Church, Meet the Force
Catholic author Walker Percy wrote an acclaimed novel in 1961 about a man who seeks and finds spiritual meaning in an increasingly secularized culture. His book, The Moviegoer, was aptly titled to suggest the cultural shift from churchgoers to moviegoers. Yet even Percy himself may not have imagined a religious sect based on a cult movie a half-century later.
About 64,000 Australians reported in the 2011 census that they were Jedi, beating the number for Seventh-day Adventists. Inspired by the Star Wars films, Jediism combines aspects of various faiths, including Catholicism, Taoism, and Buddhism. American Jedi, a 2017 film, examines the fanatics who have become practitioners of their devotion. A disciple states: “I believe Jediism is very much a religion, simply because it’s inspired by ancient religious practices, and it definitely takes the place of religion in the lives of Jedi.”
We may not know people who profess their faith in the principles depicted in a celluloid galaxy, but we’re likely familiar with friends, family members, or coworkers who consider themselves “spiritual but not religious.” Others select elements a la carte from organized religions and live by their combined principles.
According to the Pew Research Center, fifty-one million people in the U.S. identified themselves as Catholics in 2014 (three million fewer than in 2007), while fifty-six million people had no religious affiliation in 2014 (nineteen million more than in 2007). These statistics have profound implications on people in the pews and in the sanctuaries of institutional churches.
In 1996, a study in CARA Report—a newsletter of research about American Catholics and the U.S. Church—reported that the generation of the 1970s and ’80s tended to “view their faith largely in individualistic terms, downplaying the need for mediation of the Church in their relationship with God.” The study found that many young people looked to the Church to accompany them on their own personal “faith journeys,” but it wasn’t described as “an essential component of their faith.”
While this outlook is still predominant today, even among the millennials (those born after 1980), there’s also an identifiable group of young people who embrace religious institutions and ritual practices. For example, for some young priests “the old Mass of their grandparents is hip and exotic,” according to a 2017 Time article on the next generation of Catholic clerics. Similar to the churchgoing generation of the 1930s and ’40s, this group tends to identify their overall commitment to the Church as a mediating force in relating to God. They’re also generally conservative on moral issues, more politically independent, and mission-driven.
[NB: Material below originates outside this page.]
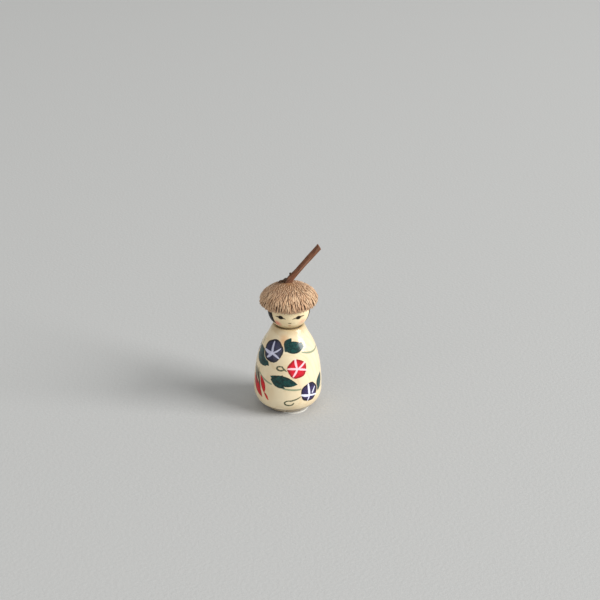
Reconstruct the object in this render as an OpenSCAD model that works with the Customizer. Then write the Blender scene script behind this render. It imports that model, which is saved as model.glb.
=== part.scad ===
// Kokeshi doll in an acorn-cup hat.
// A turned wooden body and a turned head whose neck ends in a knob, snapped into an undercut
// socket, so that the head turns. A natural acorn cup with its stalk is glued on the crown as
// a hat, and a paper disc is stuck under the base.
// Z is up, the face looks along -Y, and the origin is on the body's axis at table height.

/* [Body] */
// Largest diameter of the body
body_d = 21.6; // [20:0.2:26]
// Height of the body without the base disc
body_h = 28; // [26:0.5:31]
// Diameter of the flat underside
foot_d = 13.8; // [11:0.2:14]

/* [Head] */
// Diameter of the head
head_d = 13.4; // [12.6:0.1:13.8]
// Diameter of the neck
neck_d = 3.5; // [3:0.1:4]
// Radial clearance all round the neck and its knob
neck_gap = 0.05; // [0.02:0.01:0.1]

/* [Acorn cup] */
// Largest diameter of the cup
cup_d = 18; // [17.4:0.1:20]
// Height of the cup from its rim to its top
cup_h = 6.8; // [6.4:0.1:8]
// Thickness of the cup at its top
cup_wall = 1.2; // [0.8:0.05:1.4]
// Sideways lean of the cup on the head, in degrees
cup_lean = -2.5; // [-5:0.5:5]

/* [Stalk] */
// Diameter of the stalk at its middle
stalk_d = 1.7; // [1.4:0.05:2.2]
// Length of the stalk above its bent foot
stalk_l = 14.4; // [8:0.2:15]
// Lean of the stalk from upright, in degrees
stalk_lean = 40; // [25:1:42]
// Slant of the cut end, in degrees
cut_slant = 17; // [0:1:30]

/* [Base disc] */
// Diameter of the paper disc
disc_d = 10.4; // [8:0.2:12]
// Thickness of the paper disc
disc_t = 0.3; // [0.2:0.05:0.5]

/* [Hidden] */

round_sides = 96;     // sides of the turned parts
limb_sides = 40;      // sides of the stalk's round stretches
steps = 14;           // points along each curved stretch of an outline

// body
body_r = body_d / 2;
foot_r = foot_d / 2;
body_z = disc_t;                       // underside of the body
top_z = body_z + body_h;               // top edge of the body
belly_z = body_z + 0.22 * body_h;      // height of the largest diameter
shoulder = [0.66 * body_r, body_z + 0.85 * body_h];
shoulder_way = [-cos(56), sin(56)];    // the outline's direction there
collar_r = 4.7;                        // radius of the body's top edge
dish_depth = 1.0;                      // the head sits in a shallow turned dish
dish_floor = top_z - dish_depth;
dish_floor_r = 3.0;
dish_lip = 0.35;                       // width of the edge left round the dish

// head and neck
head_r = head_d / 2;
neck_r = neck_d / 2;
knob_r = neck_r + 0.3;                 // the knob snaps past the mouth of the socket
knob_h = 1.4;
knob_bevel = 0.5;
neck_l = 5.6;                          // from the dish's floor to the knob's end
seat_gap = 0.12;                       // the head runs this far above the dish's floor
flat_r = neck_r + 0.1;                 // radius of the flat under the chin
chin_angle = acos(flat_r / head_r);
head_z = dish_floor + seat_gap + head_r * sin(chin_angle);

// acorn cup
cup_r = cup_d / 2;
rim_r = cup_r - 0.45;                  // the cup draws in again to its rim
rim_wall = 0.9;
hollow_r = rim_r - rim_wall;
hollow_h = cup_h - cup_wall;
girth_h = 1.3;                         // height of the largest diameter above the rim
rim_z = head_z + 2.0;
cup_top = rim_z + cup_h;
mouth_cut = 0.2;                       // the hollow is cut this far past the rim

// stalk
stalk_r = stalk_d / 2;
stalk_foot = [-0.7, 0.6, cup_top - 1.4];
stalk_bend = [0.1, 0.8, cup_top + 0.45];
stalk_back = 0.09;                     // the stalk also leans back a little
stalk_way = [sin(stalk_lean), stalk_back, cos(stalk_lean)];
stalk_end = stalk_bend + stalk_l * stalk_way;
knee_r = stalk_r + 0.2;                // radius at the bend
foot_spread = 2.2;                     // the foot's radius as a multiple of the stalk's
scars = [[-1.2, 1.0, 0], [-1.8, 1.1, -0.2], [-2.4, 1.2, -0.4]];
scar_r = 0.5;

glue_r = 3.6;
disc_at = [1.4, -2.1, 0];              // the disc was stuck on a little off centre

// a point on a cubic curve, and the curve as a list of points
function on_curve(a, b, c, d, t) =
    pow(1 - t, 3) * a + 3 * t * pow(1 - t, 2) * b + 3 * t * t * (1 - t) * c + pow(t, 3) * d;
function curve(a, b, c, d) = [for (i = [0 : steps]) on_curve(a, b, c, d, i / steps)];

// half outline of the body, from the foot over the belly and the shoulder to the collar
body_outline = concat(
    curve([foot_r, body_z], [foot_r + 0.6, body_z + 0.85],
          [body_r, body_z + 0.07 * body_h], [body_r, belly_z]),
    curve([body_r, belly_z], [body_r, body_z + 0.54 * body_h],
          shoulder - 3.3 * shoulder_way, shoulder),
    curve(shoulder, shoulder + 2.3 * shoulder_way,
          [collar_r + 0.6, top_z], [collar_r, top_z]));

// half outline of the head, from the flat under the chin to the crown
head_outline = [for (i = [0 : 2 * steps])
    let (a = -chin_angle + i * (90 + chin_angle) / (2 * steps))
    [head_r * cos(a), head_z + head_r * sin(a)]];

// half outline of the cup's outside, from the rim to its rounded point
cup_outline = concat(
    curve([rim_r, 0], [rim_r + 0.35, 0.25], [cup_r, 0.4 * girth_h], [cup_r, girth_h]),
    curve([cup_r, girth_h], [cup_r, 0.60 * cup_h], [0.52 * cup_r, 0.86 * cup_h], [0, cup_h]));

// half outline of the cup's hollow
hollow_outline = curve([hollow_r, -mouth_cut], [hollow_r, 0.66 * cup_h],
                       [0.56 * hollow_r, hollow_h], [0, hollow_h]);

// half outline of the stalk above the bend, thinnest a third of the way up
stalk_outline = concat(
    curve([knee_r, 0], [stalk_r + 0.1, 0.1 * stalk_l],
          [stalk_r, 0.2 * stalk_l], [stalk_r, 0.35 * stalk_l]),
    [[stalk_r + 0.1, norm(stalk_end - stalk_bend)]]);

// a solid turned from a half outline, closed along the axis at both ends
module turned(outline, sides = round_sides) {
    low = outline[0][1];
    high = outline[len(outline) - 1][1];
    rotate_extrude($fn = sides)
        polygon(concat([[0, low]], outline, [[0, high]]));
}

// places a shape made above the rim's plane on the head, leaning as the cup does
module on_head() {
    translate([0, 0, rim_z]) rotate([0, cup_lean, 0]) children();
}

// turns a shape made along Z to point from one place to another
module aimed(from, to) {
    run = to - from;
    translate(from)
        rotate([0, acos(run[2] / norm(run)), atan2(run[1], run[0])])
            children();
}

// the neck and its knob, made larger all round by gap for the socket
module neck(gap) {
    low = dish_floor - neck_l;
    knob_top = low + knob_h - knob_bevel + gap;
    translate([0, 0, low - gap])
        cylinder(h = head_z - low + gap, r = neck_r + gap, $fn = round_sides);
    translate([0, 0, low - gap])
        cylinder(h = knob_top - low + gap, r = knob_r + gap, $fn = round_sides);
    translate([0, 0, knob_top])
        cylinder(h = knob_bevel, r1 = knob_r + gap, r2 = neck_r + gap, $fn = round_sides);
}

module head_ball() {
    turned(head_outline);
}

module cup_dome() {
    on_head() turned(cup_outline);
}

module cup_hollow() {
    on_head() turned(hollow_outline);
}

module body() {
    color([0.90, 0.82, 0.62])
        difference() {
            turned(body_outline);
            translate([0, 0, dish_floor])
                cylinder(h = dish_depth, r1 = dish_floor_r, r2 = collar_r - dish_lip,
                         $fn = round_sides);
            neck(neck_gap);
        }
}

module head() {
    color([0.93, 0.86, 0.68])
        union() {
            head_ball();
            neck(0);
        }
}

module acorn_cup() {
    color([0.66, 0.51, 0.38])
        difference() {
            cup_dome();
            cup_hollow();
        }
}

// the woody stalk, bent at its spread foot, with the scars of withered flowers beside it
module stalk() {
    color([0.45, 0.30, 0.20])
        difference() {
            union() {
                aimed(stalk_foot, stalk_bend)
                    cylinder(h = norm(stalk_bend - stalk_foot), r1 = foot_spread * stalk_r,
                             r2 = knee_r, $fn = limb_sides);
                translate(stalk_bend) sphere(r = knee_r, $fn = limb_sides);
                aimed(stalk_bend, stalk_end) turned(stalk_outline, limb_sides);
                for (s = scars)
                    translate([s[0], s[1], cup_top + s[2]]) sphere(r = scar_r, $fn = limb_sides);
            }
            cup_dome();
            aimed(stalk_end, stalk_end + stalk_way)
                rotate([0, cut_slant, 0])
                    translate([0, 0, 2 * stalk_d - stalk_r * sin(cut_slant)])
                        cube(4 * stalk_d, center = true);
        }
}

// glue between the crown and the inside of the cup
module glue_pad() {
    color([0.85, 0.80, 0.65])
        difference() {
            intersection() {
                cup_hollow();
                translate([0, 0, head_z])
                    cylinder(h = 2 * head_r, r = glue_r, $fn = round_sides);
            }
            head_ball();
        }
}

module base_disc() {
    color([0.94, 0.93, 0.90])
        translate(disc_at) cylinder(h = disc_t, r = disc_d / 2, $fn = round_sides);
}

body();
head();
acorn_cup();
stalk();
glue_pad();
base_disc();
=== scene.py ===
import math

import bmesh
import bpy
from mathutils import Matrix, Vector, noise


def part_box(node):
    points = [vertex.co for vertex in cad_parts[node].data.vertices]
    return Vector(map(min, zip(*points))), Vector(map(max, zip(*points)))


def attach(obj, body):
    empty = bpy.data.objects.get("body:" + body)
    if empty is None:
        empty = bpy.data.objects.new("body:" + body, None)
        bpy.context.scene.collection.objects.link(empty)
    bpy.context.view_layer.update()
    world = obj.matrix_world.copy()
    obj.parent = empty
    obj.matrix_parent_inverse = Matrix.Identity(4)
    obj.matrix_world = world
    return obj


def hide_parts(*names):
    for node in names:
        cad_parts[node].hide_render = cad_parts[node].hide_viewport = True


mm = 0.001
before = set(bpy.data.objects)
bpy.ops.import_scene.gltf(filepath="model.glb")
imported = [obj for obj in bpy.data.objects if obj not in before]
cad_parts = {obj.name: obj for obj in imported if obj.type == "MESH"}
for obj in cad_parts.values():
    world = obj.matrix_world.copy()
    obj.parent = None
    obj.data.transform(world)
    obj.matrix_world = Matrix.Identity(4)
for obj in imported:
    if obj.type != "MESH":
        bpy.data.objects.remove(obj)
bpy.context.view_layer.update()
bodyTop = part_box("body")[1].z / mm
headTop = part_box("head")[1].z / mm
headRadius = 6.7
headMiddle = headTop - headRadius
print("frame loaded")


class Wire:
    # a value in a node tree, so that node sums can be written as plain sums
    def __init__(self, tree, socket):
        self.tree = tree
        self.socket = socket

    def calc(self, operation, *others, clamp=False):
        return calc(self.tree, operation, self, *others, clamp=clamp)

    def __add__(self, other):
        return self.calc("ADD", other)

    def __radd__(self, other):
        return calc(self.tree, "ADD", other, self)

    def __sub__(self, other):
        return self.calc("SUBTRACT", other)

    def __rsub__(self, other):
        return calc(self.tree, "SUBTRACT", other, self)

    def __mul__(self, other):
        return self.calc("MULTIPLY", other)

    def __truediv__(self, other):
        return self.calc("DIVIDE", other)

    def stretch(self, factors):
        return wire(self.tree, "ShaderNodeVectorMath", {0: self, 1: factors}, operation="MULTIPLY")

    def split(self):
        node = addNode(self.tree, "ShaderNodeSeparateXYZ", {0: self})
        return [Wire(self.tree, socket) for socket in node.outputs]

    def remap(self, low, high, toLow=0.0, toHigh=1.0, kind="LINEAR"):
        values = dict(enumerate((self, low, high, toLow, toHigh)))
        return wire(self.tree, "ShaderNodeMapRange", values, interpolation_type=kind, clamp=True)

    def mix(self, under, over):
        # the share of a colour that lies over another
        node = addNode(self.tree, "ShaderNodeMix", data_type="RGBA", blend_type="MIX")
        for i, value in ((0, self), (6, under), (7, over)):
            feed(self.tree, node.inputs[i], value)
        return Wire(self.tree, node.outputs[2])


def feed(tree, socket, value):
    if isinstance(value, Wire):
        value = value.socket
    if isinstance(value, bpy.types.NodeSocket):
        tree.links.new(value, socket)
    elif value is not None:
        socket.default_value = value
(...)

Pope Francis recently encouraged a group of young seminarians “to be less rigid, to avoid narcissism and to discern ‘shades of gray.’” (For those who shifted from churchgoing to moviegoing, the pope is referring to ambiguity, not the Fifty Shades of Grey film series.) Moreover, this pastoral pope is reaching out to young people by convening a worldwide synod in Rome in October to discuss the faith and vocations of youth. May the Force be with him. And with his spirit.